Wieder ist Hartmut M. angeklagt, vor vielen Jahren eine Frau getötet zu haben. Diesmal steht er in Stuttgart vor dem Landgericht und sieht sich mit dem Vorwurf konfrontiert, 1995 die Künstlerin Brigitta J. umgebracht zu haben. Motiv ist keines erkennbar, und das erinnert an den Fall 2007 in Würzburg. Damals war der Ex-Manager verurteilt worden, 2001 die Anhalterin Magdalena H. an der ungarischen Grenze mitgenommen und später getötet zu haben. Auch jetzt macht M. keine Angaben.
Zeuge recherchierte auf eigene Faust
Markant ist sein Blick, der Gänsehaut erzeugt: Wie auf alten Prozessbildern von 2007 sitzt er da, hoch aufgerichtet, und fixiert mit kalt wirkenden Augen jeden, der spricht – schon in Würzburg erinnerte das eine schaudernde Gerichtsreporterin an "eine Kobra, die gleich zustoßen will".
War dieses Gesicht das letzte, was die 35-jährige Brigitta J. sah, als der Mörder wild auf sie einstach?
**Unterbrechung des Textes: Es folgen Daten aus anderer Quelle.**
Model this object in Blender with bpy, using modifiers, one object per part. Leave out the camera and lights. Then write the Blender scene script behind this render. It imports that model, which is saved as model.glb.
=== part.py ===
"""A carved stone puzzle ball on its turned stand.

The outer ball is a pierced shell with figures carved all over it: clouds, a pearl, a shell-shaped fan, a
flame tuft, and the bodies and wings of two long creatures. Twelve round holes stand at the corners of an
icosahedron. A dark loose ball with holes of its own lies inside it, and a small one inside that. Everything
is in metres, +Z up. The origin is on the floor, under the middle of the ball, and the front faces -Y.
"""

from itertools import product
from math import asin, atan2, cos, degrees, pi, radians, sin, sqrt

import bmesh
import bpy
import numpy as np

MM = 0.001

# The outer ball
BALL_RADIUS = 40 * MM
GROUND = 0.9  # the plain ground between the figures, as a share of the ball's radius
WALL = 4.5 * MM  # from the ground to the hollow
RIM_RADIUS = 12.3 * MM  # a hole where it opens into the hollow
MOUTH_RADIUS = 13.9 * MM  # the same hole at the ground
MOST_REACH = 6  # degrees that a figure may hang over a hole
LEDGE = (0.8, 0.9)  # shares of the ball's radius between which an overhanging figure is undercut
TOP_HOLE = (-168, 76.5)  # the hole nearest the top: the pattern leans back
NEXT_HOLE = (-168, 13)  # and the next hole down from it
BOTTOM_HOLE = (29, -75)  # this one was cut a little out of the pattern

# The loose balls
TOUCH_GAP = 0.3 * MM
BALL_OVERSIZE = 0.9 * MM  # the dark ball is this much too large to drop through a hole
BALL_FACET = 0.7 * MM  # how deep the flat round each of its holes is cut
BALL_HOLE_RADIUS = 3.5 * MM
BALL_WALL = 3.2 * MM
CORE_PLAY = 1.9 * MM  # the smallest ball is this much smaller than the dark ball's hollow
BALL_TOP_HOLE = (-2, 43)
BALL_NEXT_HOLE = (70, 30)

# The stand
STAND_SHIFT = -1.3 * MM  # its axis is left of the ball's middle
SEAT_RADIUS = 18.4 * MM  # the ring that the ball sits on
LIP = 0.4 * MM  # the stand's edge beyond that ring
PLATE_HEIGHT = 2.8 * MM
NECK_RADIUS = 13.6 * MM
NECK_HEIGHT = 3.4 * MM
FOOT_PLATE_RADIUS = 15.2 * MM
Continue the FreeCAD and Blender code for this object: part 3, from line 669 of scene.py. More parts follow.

Damals war der US-Militärpilot Dennis B. zufällig am Tatort vorbeigekommen. Mitte Februar war der heute 68-Jährige im Stuttgarter Prozess per Video aus den USA zugeschaltet. Dabei schilderte er, wie er in Stuttgart am Abend des 14. Juli 1995 mit einem Kollegen in dem Gewerbegebiet an Täter und Opfer vorbeigefahren war. Sie hätten die zwei für ein streitendes Paar gehalten. Dann hätten sie gemerkt, dass die Frau in Gefahr sei und gewendet. Der Täter habe ihn durch die Autoscheibe angestarrt, etwas Unverständliches gemurmelt. Dann sei der Mörder mit dem Auto davongefahren.
In den Jahren nach der Tat war der längst pensionierte Zeuge Dennis B. mehrfach für Befragungen zur Kripo nach Deutschland gereist. Doch mit dem jetzt Angeklagten Hartmut M. war er nie direkt konfrontiert worden. Der präsentierte den Ermittlern nämlich schnell einen Biergartenbesuch als Alibi und geriet wieder in Vergessenheit.
Beim DNA-Abgleich gab es 2020 einen Treffer
Erst 2020 verglichen Ermittler in dem "Cold Case" eine am Tatort gefundene DNA-Spur. Dabei landeten sie einen Treffer bei dem Ex-Häftling, der gerade eine zwölfjährige Haftstrafe des Landgerichts Würzburg in einem Hamburger Gefängnis abgesessen hatte.
In der neuerlichen Videobefragung nahm der Zeuge den Angeklagten nur mit Mundschutz wahr. Bei einem alten Bild von Hartmut M. habe er zwar, laut "Schwäbischen Tagblatt", eine "große Übereinstimmung" mit dem Mann am Tatort erkannt. Ganz sicher klang das aber nicht.
Doch jetzt alarmierte er per E-Mail aus den USA das Gericht. Der Vorsitzende verlas die Nachricht am vergangenen Mittwoch laut Medienberichten in der Verhandlung: Der Zeuge habe auf eigene Faust im Internet recherchiert – und stieß auf Presseberichte dieser Redaktion und anderer Medien vom Prozess in Würzburg. 2007 war der heutige Angeklagte auf den Fotos gut zu erkennen. Anhand der Pressefotos identifizierte der Zeuge den Angeklagten eindeutig als den Mann, den er 1995 gesehen hatte und der Britta J. "abgeschlachtet" habe. Wörtlich zitierte der Richter aus der E-Mail: "Das ist verdammt nochmal der Drecksmörder."
Auch Auto wiedererkannt
Der Zeuge nennt auch einen Honda CRX als "Auto, das mit hundertprozentiger Sicherheit dem Wagen ähnelt, mit dem der Täter damals weggefahren ist". Hartmut M. hatte zu jener Zeit ein solches Modell in Schwarz gefahren.
Die Identifizierung wäre ein Fortschritt in dem Prozess, der sich seit vergangenem September dahinschleppt. Ein Vierteljahrhundert nach dem Mord sind viele Erinnerungen vage. Aus der Asservatenkammer sind wichtige Indizien verschwunden.
Wie Gerichtssprecher Johannes Steinbach bestätigte, sollen der Zeuge und sein damaliger Pilotenkollege am 17. März erneut per Video zugeschaltet werden. Dann sollen sie auch berichten, wie sie das Bild im Internet gefunden haben.